4.2. Red Hat Virtualization 4.3 Batch Update 1 (ovirt-4.3.4)

4.2.1. Bug Fix

The items listed in this section are bugs that were addressed in this release:

BZ#1627958

The self-hosted engine was not detecting exceptions or failures when the ‘--vm-start’ command was initiated. As a result, the retry count was not incremented and therefore the score of the host was not reduced for rescheduling.

In this release, the self-hosted engine setup fails when the create VM functionality fails. As a result, the self-hosted engine High Availability agent can adjust its retry count and reduce the score of the host, giving other hosts a higher priority.

BZ#1698548

Previously, the Conversion playbook failed while creating an .ssh directory. The current release fixes this bug.

BZ#1704826

Previously, when upgrading the Open Virtual Network (OVN), the status of the ovn-controller service was not saved, and consequently, the service did not start after the upgrade. The ovn-controller service is now included in the list of tracked services, and starts after the upgrade.

BZ#1707983

Previously, when converting virtual machines to Red Hat Virtualization using the SSH method, the SSH wrapper used the root SSH key instead of the VDSM user’s SSH key. This bug is now fixed.

BZ#1710740

Updating the Data Center level while the virtual machine was suspended, resulted in the virtual machine not resuming activity following the update. In this release, the suspended virtual machine must be resumed before the Data Center level update. Otherwise, the operation fails.

BZ#1711792

When a virtual machine migration entered post-copy mode and remained in that mode for a long time, the migration sometimes failed and the migrated virtual machine was powered off. In this release, post-copy migrations are maintained to completion.

BZ#1714154

Converting a storage domain to the V5 format failed when there were partly deleted volumes with cleared metadata remaining in the storage domain following an unsuccessful delete volume operation. In this release, storage domain conversion succeeds even when partly deleted volumes with cleared metadata remain in the storage domain.

BZ#1717434

In some scenarios, the PCI address of a hotplugged SR-IOV vNIC was overwritten by an empty value, and as a result, the NIC name in the virtual machine was changed following a reboot. In this release, the vNIC PCI address is stored in the database and the NIC name persists following a virtual machine reboot.

4.2.2. Enhancements

This release of Red Hat Virtualization features the following enhancements:

BZ#1341161

A new generic Linux x86 operating system selection named ‘Other Linux (kernel 4.x)’ has been added to the drop down list of operating systems available when creating a new virtual machine in Red Hat Virtualization.

BZ#1655503

This release adds support for virtual machines to use Windows 2019 x64 in the Administration Portal.

BZ#1689702

A new configuration variable 'EventPurgeTimeoutInHours' has been added to set the number of hours an event can stay in the queue before being cleaned up. The variable can be modified using engine-config. The initial default value is 3 hours.

BZ#1695567

When a host is running in FIPS mode, VNC must use SASL authorization instead of regular passwords because of the weak algorithm inherent in the VNC protocol.
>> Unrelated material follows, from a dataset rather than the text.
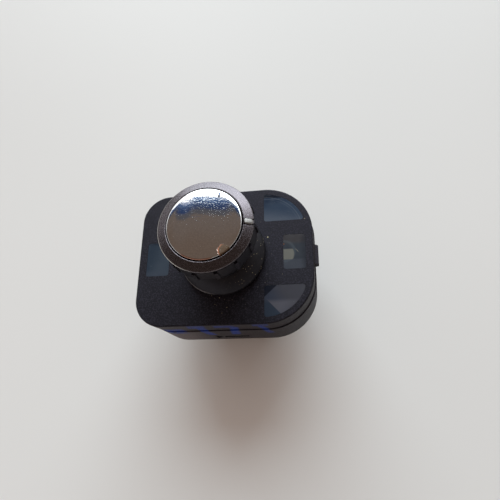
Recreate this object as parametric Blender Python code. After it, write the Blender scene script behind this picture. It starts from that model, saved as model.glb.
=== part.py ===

In order to facilitate that process, the Ansible role 'ovirt-host-setup-vnc-sasl' is provided. It must be run manually on all FIPS hosts. The role does the following: * Creates an (empty) SASL password database * Prepares an SASL configuration file for qemu * Changes the libvirt configuration file for qemu

BZ#1709895

Previously, you could only test a host’s network connectivity with ICMP (ping). Sometimes the gateway does not reply to a ping request, such as when ping is blocked at the network level. When such a failure occurred during the installation of a self-hosted engine, the installation failed. Now you can test network connectivity by checking if the DNS resolution is working, by pinging the gateway, by testing a TCP connection to a configurable port on a configurable host, or you can proceed with installation without running any test.

4.2.3. Release Notes

This section outlines important details about the release, including recommended practices and notable changes to Red Hat Virtualization. You must take this information into account to ensure the best possible outcomes for your deployment.

BZ#1670576

Red Hat Virtualization 4.3 supports host machines with AMD EPYC processors.